* Supplied data:
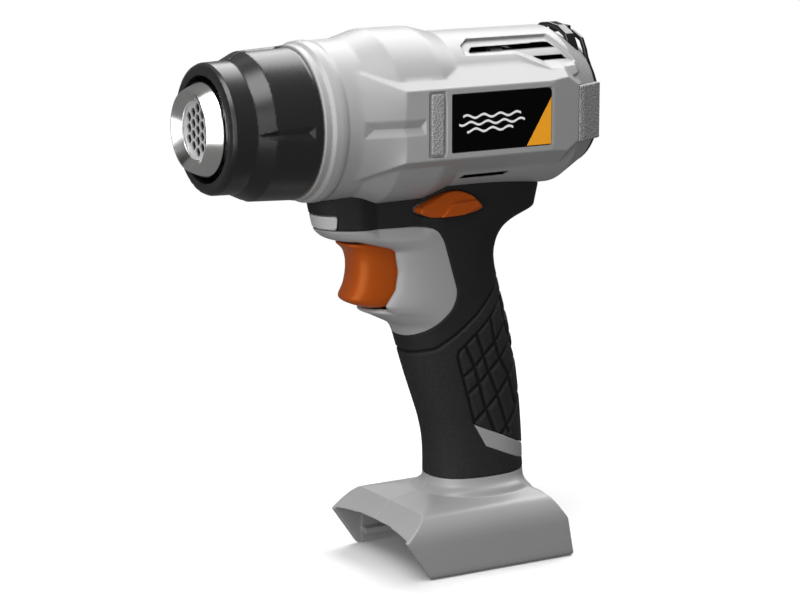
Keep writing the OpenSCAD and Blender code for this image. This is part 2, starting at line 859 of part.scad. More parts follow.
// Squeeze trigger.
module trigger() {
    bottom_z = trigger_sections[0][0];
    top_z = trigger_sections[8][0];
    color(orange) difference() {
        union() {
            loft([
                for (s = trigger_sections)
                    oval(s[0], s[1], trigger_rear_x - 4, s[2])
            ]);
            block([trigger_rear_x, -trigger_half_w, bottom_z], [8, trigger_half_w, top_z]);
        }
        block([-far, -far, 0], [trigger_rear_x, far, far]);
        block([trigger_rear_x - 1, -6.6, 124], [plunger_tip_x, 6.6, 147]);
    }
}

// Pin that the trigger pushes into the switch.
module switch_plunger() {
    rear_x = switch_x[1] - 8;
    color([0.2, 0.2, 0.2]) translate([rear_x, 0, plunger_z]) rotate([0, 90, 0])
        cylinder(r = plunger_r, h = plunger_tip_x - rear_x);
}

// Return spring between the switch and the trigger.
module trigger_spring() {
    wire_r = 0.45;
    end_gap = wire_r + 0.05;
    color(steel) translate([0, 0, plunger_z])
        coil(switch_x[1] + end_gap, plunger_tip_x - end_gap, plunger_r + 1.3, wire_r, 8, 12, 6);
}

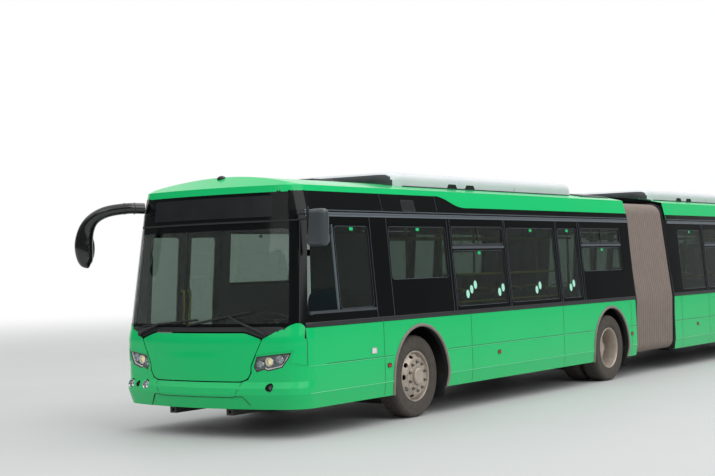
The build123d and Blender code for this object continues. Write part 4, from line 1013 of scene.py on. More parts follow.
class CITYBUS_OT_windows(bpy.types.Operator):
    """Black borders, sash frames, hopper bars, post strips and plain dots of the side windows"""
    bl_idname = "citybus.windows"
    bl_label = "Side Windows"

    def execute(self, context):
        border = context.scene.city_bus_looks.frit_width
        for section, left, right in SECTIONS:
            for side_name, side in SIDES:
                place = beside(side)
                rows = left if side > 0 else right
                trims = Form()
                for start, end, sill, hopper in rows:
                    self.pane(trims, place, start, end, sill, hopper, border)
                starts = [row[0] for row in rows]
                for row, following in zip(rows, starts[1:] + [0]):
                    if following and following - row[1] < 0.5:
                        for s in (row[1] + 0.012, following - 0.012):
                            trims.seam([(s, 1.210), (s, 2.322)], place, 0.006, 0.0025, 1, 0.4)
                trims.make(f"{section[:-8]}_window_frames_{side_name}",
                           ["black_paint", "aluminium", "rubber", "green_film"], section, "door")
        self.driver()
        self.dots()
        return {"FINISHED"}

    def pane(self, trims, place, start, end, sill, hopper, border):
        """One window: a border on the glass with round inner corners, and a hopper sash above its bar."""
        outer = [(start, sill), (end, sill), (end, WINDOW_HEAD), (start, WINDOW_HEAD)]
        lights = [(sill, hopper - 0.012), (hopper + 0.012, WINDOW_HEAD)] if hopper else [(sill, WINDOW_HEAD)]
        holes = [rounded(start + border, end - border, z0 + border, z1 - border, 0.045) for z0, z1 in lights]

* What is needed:
Copy each record from above without leaving any out.

* Solution for this exercise:
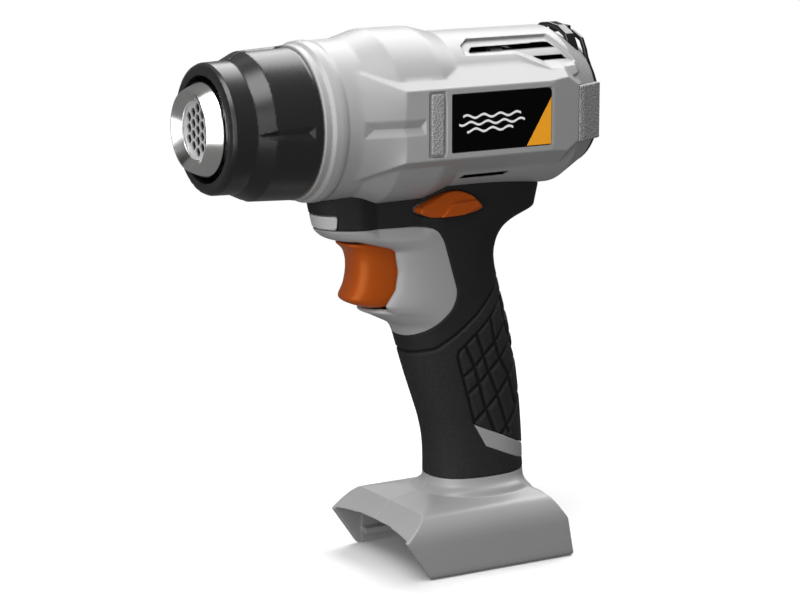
Keep writing the OpenSCAD and Blender code for this image. This is part 2, starting at line 859 of part.scad. More parts follow.
// Squeeze trigger.
module trigger() {
    bottom_z = trigger_sections[0][0];
    top_z = trigger_sections[8][0];
    color(orange) difference() {
        union() {
            loft([
                for (s = trigger_sections)
                    oval(s[0], s[1], trigger_rear_x - 4, s[2])
            ]);
            block([trigger_rear_x, -trigger_half_w, bottom_z], [8, trigger_half_w, top_z]);
        }
        block([-far, -far, 0], [trigger_rear_x, far, far]);
        block([trigger_rear_x - 1, -6.6, 124], [plunger_tip_x, 6.6, 147]);
    }
}

// Pin that the trigger pushes into the switch.
module switch_plunger() {
    rear_x = switch_x[1] - 8;
    color([0.2, 0.2, 0.2]) translate([rear_x, 0, plunger_z]) rotate([0, 90, 0])
        cylinder(r = plunger_r, h = plunger_tip_x - rear_x);
}

// Return spring between the switch and the trigger.
module trigger_spring() {
    wire_r = 0.45;
    end_gap = wire_r + 0.05;
    color(steel) translate([0, 0, plunger_z])
        coil(switch_x[1] + end_gap, plunger_tip_x - end_gap, plunger_r + 1.3, wire_r, 8, 12, 6);
}

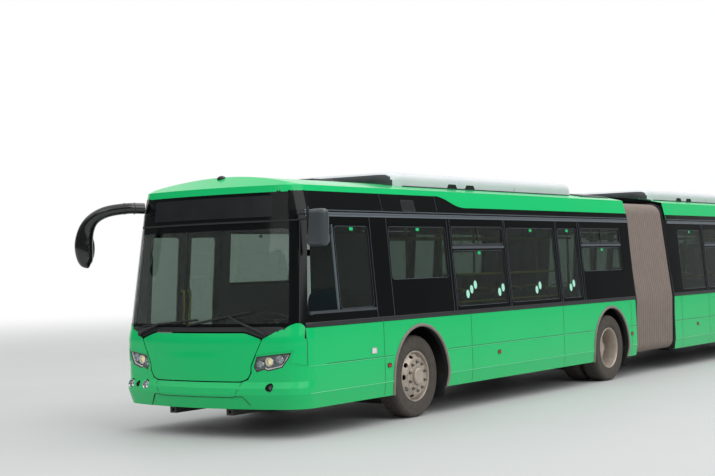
The build123d and Blender code for this object continues. Write part 4, from line 1013 of scene.py on. More parts follow.
class CITYBUS_OT_windows(bpy.types.Operator):
    """Black borders, sash frames, hopper bars, post strips and plain dots of the side windows"""
    bl_idname = "citybus.windows"
    bl_label = "Side Windows"

    def execute(self, context):
        border = context.scene.city_bus_looks.frit_width
        for section, left, right in SECTIONS:
            for side_name, side in SIDES:
                place = beside(side)
                rows = left if side > 0 else right
                trims = Form()
                for start, end, sill, hopper in rows:
                    self.pane(trims, place, start, end, sill, hopper, border)
                starts = [row[0] for row in rows]
                for row, following in zip(rows, starts[1:] + [0]):
                    if following and following - row[1] < 0.5:
                        for s in (row[1] + 0.012, following - 0.012):
                            trims.seam([(s, 1.210), (s, 2.322)], place, 0.006, 0.0025, 1, 0.4)
                trims.make(f"{section[:-8]}_window_frames_{side_name}",
                           ["black_paint", "aluminium", "rubber", "green_film"], section, "door")
        self.driver()
        self.dots()
        return {"FINISHED"}

    def pane(self, trims, place, start, end, sill, hopper, border):
        """One window: a border on the glass with round inner corners, and a hopper sash above its bar."""
        outer = [(start, sill), (end, sill), (end, WINDOW_HEAD), (start, WINDOW_HEAD)]
        lights = [(sill, hopper - 0.012), (hopper + 0.012, WINDOW_HEAD)] if hopper else [(sill, WINDOW_HEAD)]
        holes = [rounded(start + border, end - border, z0 + border, z1 - border, 0.045) for z0, z1 in lights]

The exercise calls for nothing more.